Obligados a dejar el lugar, partir hacia otros frentes los venezolanos y volverse a La Habana los moribundos comandantes cubanos, montaron una única y muy frustrante emboscada asesinando a unos desprevenidos soldados venezolanos que se desplazaban por la carretera cercana en un jeep del ejército. Ese fue el heroico acto de quien había dirigido el asesinato masivo de los guerrilleros anti castristas en El Escambray, Raúl Menéndez Tomassevich, ya fallecido, y de quien fuera ministro de azúcar y hoy uno de los más fieles hombres de Raúl Castro, Ulises Rosales del Toro. Éste último juez instructor de la causa que condenara a muerte al comandante Arnaldo Ochoa Sánchez y al coronel Tony de la Guardia.
Aunque Usted no lo crea, fueron compañeros de esta sórdida y desmarañada aventura venezolana. En el mismo lapso transcurrido hasta el regreso de los patéticos invasores del Cocal de los Muertos, Ochoa Sánchez y sus quince compañeros habían recibo la orden perentoria de Fidel Castro de volverse a La Habana. La operación se saldaba con un brutal fracaso. Una derrota en toda la línea.

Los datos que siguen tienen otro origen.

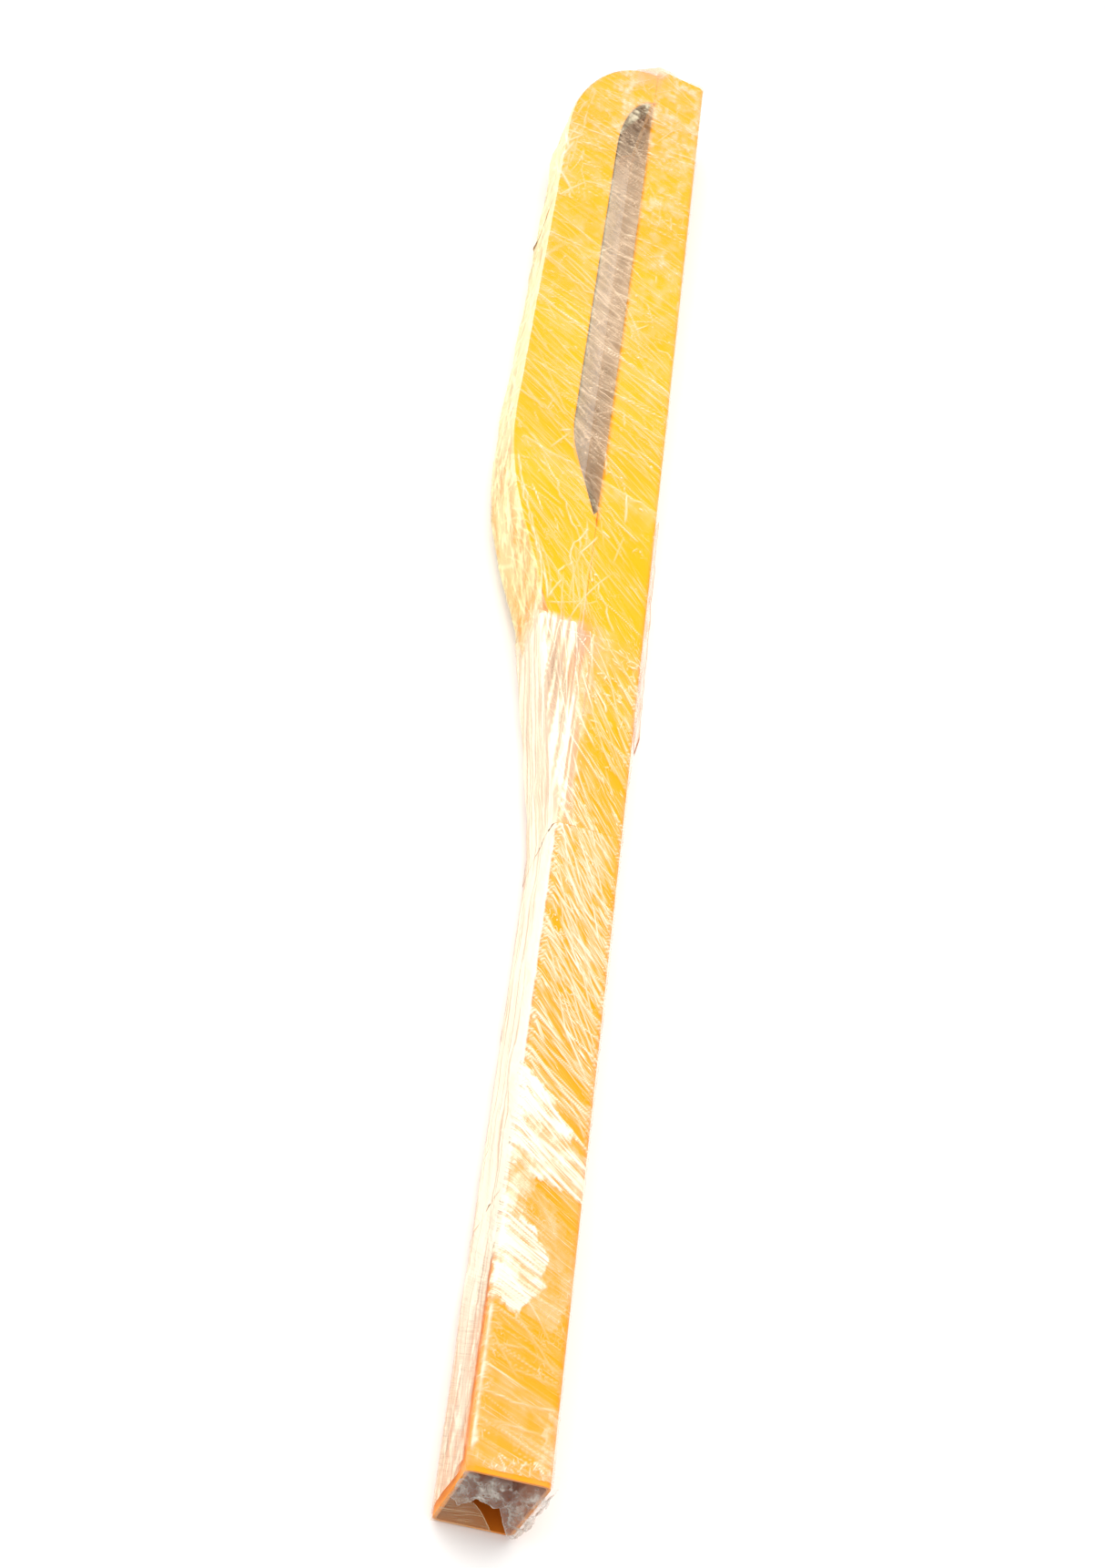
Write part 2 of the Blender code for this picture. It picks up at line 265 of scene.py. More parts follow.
@dataclass(frozen=True)
class Seam:
    """One long drawn crease or film edge between two places, with whiter film on one side, in millimetres."""

    start: Pair
    end: Pair
    width: float = 0.9
    # How white the seam is marked: partly whitened film and partly a painted glint along it.
    mark: float = 0.8
    rise: float = 0.9
    wander: float = 3.0
    milky: float = 0.0
    fade: float = 12.0
    seed: int = 71

    def add_to(self, u: Grid, v: Grid, rise: Grid, mark: Grid) -> Grid:
        """Raise and mark the film along the seam, in place.

        The distance from the straight line is shifted by slow noise; the mark is exp(-(d / width)^2) and
        the milky side fades as exp(-d / fade).

        Args:
            u: Place round the film.
            v: Place along the film.
            rise: Height over the hull, changed here.
            mark: Strength of the crease, changed here.

        Returns:
            Extra haze on the milky side.
        """
        start, end = MM * np.array(self.start), MM * np.array(self.end)
        size = float(np.linalg.norm(end - start))
        way = (end - start) / size
        t = (u - start[0]) * way[0] + (v - start[1]) * way[1]
        d = way[0] * (v - start[1]) - way[1] * (u - start[0])
        d = d + self.wander * MM * (noise(t, 0 * t, (9, 1000), self.seed) - 0.5)
        inside = smooth(t, -4 * MM, 4 * MM) * smooth(size - t, -4 * MM, 4 * MM)
        broken = 0.45 + 0.75 * noise(t, d, (6, 100), self.seed + 1)
        value = np.exp(-((d / (self.width * MM)) ** 2)) * inside * broken
        rise[:] = np.maximum(rise, value * self.rise * MM)
        mark[:] = np.maximum(mark, value * self.mark)
        return self.milky * np.exp(-np.abs(d) / (self.fade * MM)) * smooth(-d, -0.5 * MM, 0.5 * MM) * inside


@dataclass(frozen=True)
class Patch:
    """A ragged patch of whiter film, bounded by straight edges that form a convex outline, in millimetres."""

    corners: tuple[Pair, ...]
    strength: float
    soft: float = 2.0
    ragged: float = 3.0
    seed: int = 5

    def value(self, x: Grid, y: Grid) -> Grid:
        """Strength at each place: the distance inside the nearest edge, shifted by noise, made smooth.

        Args:
            x: Place round the film, in metres.
            y: Place along it, in metres.

        Returns:
            Haze from 0 to the patch's strength.
        """
        inside = np.full(x.shape, np.inf)
        ends = MM * np.array(self.corners)
        for start, end in zip(ends, np.roll(ends, -1, axis=0)):
            way = (end - start) / np.linalg.norm(end - start)
            inside = np.minimum(inside, way[0] * (y - start[1]) - way[1] * (x - start[0]))
        wobble = noise(x, y, (5, 7), self.seed) - 0.5
        wobble += 0.5 * (noise(x, y, (1.8, 2.2), self.seed + 1) - 0.5)
        return self.strength * smooth(inside + 2 * self.ragged * MM * wobble, -self.soft * MM, self.soft * MM)


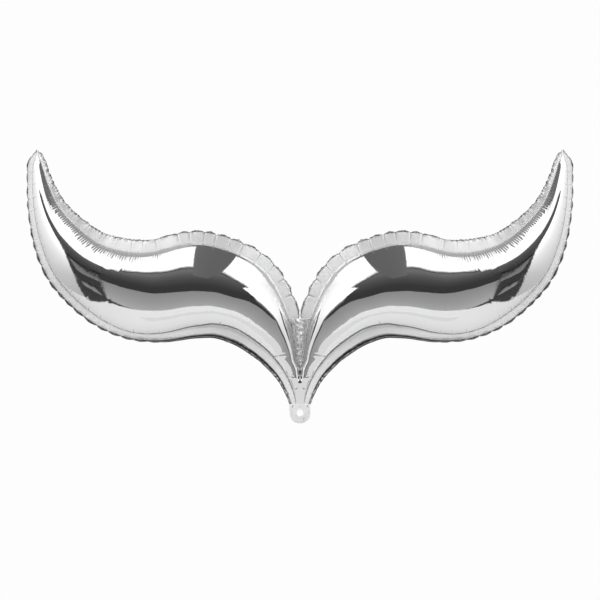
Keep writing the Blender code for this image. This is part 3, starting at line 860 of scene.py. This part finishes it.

¿Quién iba a creer que la invasión, frustrada por la acción de nuestras fuerzas armadas y la decisión y el coraje de nuestra clase política, tendría éxito cuarenta años después, sin disparar un solo tiro y sin poner un solo hombre en las playas venezolanas? Quiso el destino que esta apetecida Nación enfermara de estupidez y pusiera al frente del gobierno a un militar inescrupuloso y felón, que no sólo le entregaría la república al tirano de La Habana, sino que lo financiaría para conseguirlo. Si no lo cree, entérese por los medios. Ese mismo fracasado comandante Soto Rojas, absolutamente desaparecido de la escena política durante cuarenta años, es el actual presidente de la Asamblea. Es uno de los resucitados del Cocal de los Muertos.
[1] Véase LA INVASIÓN DE CUBA A VENEZUELA, Antonio Sánchez García y Héctor Pérez Marcano, Los libros de El Nacional, Caracas, 2007.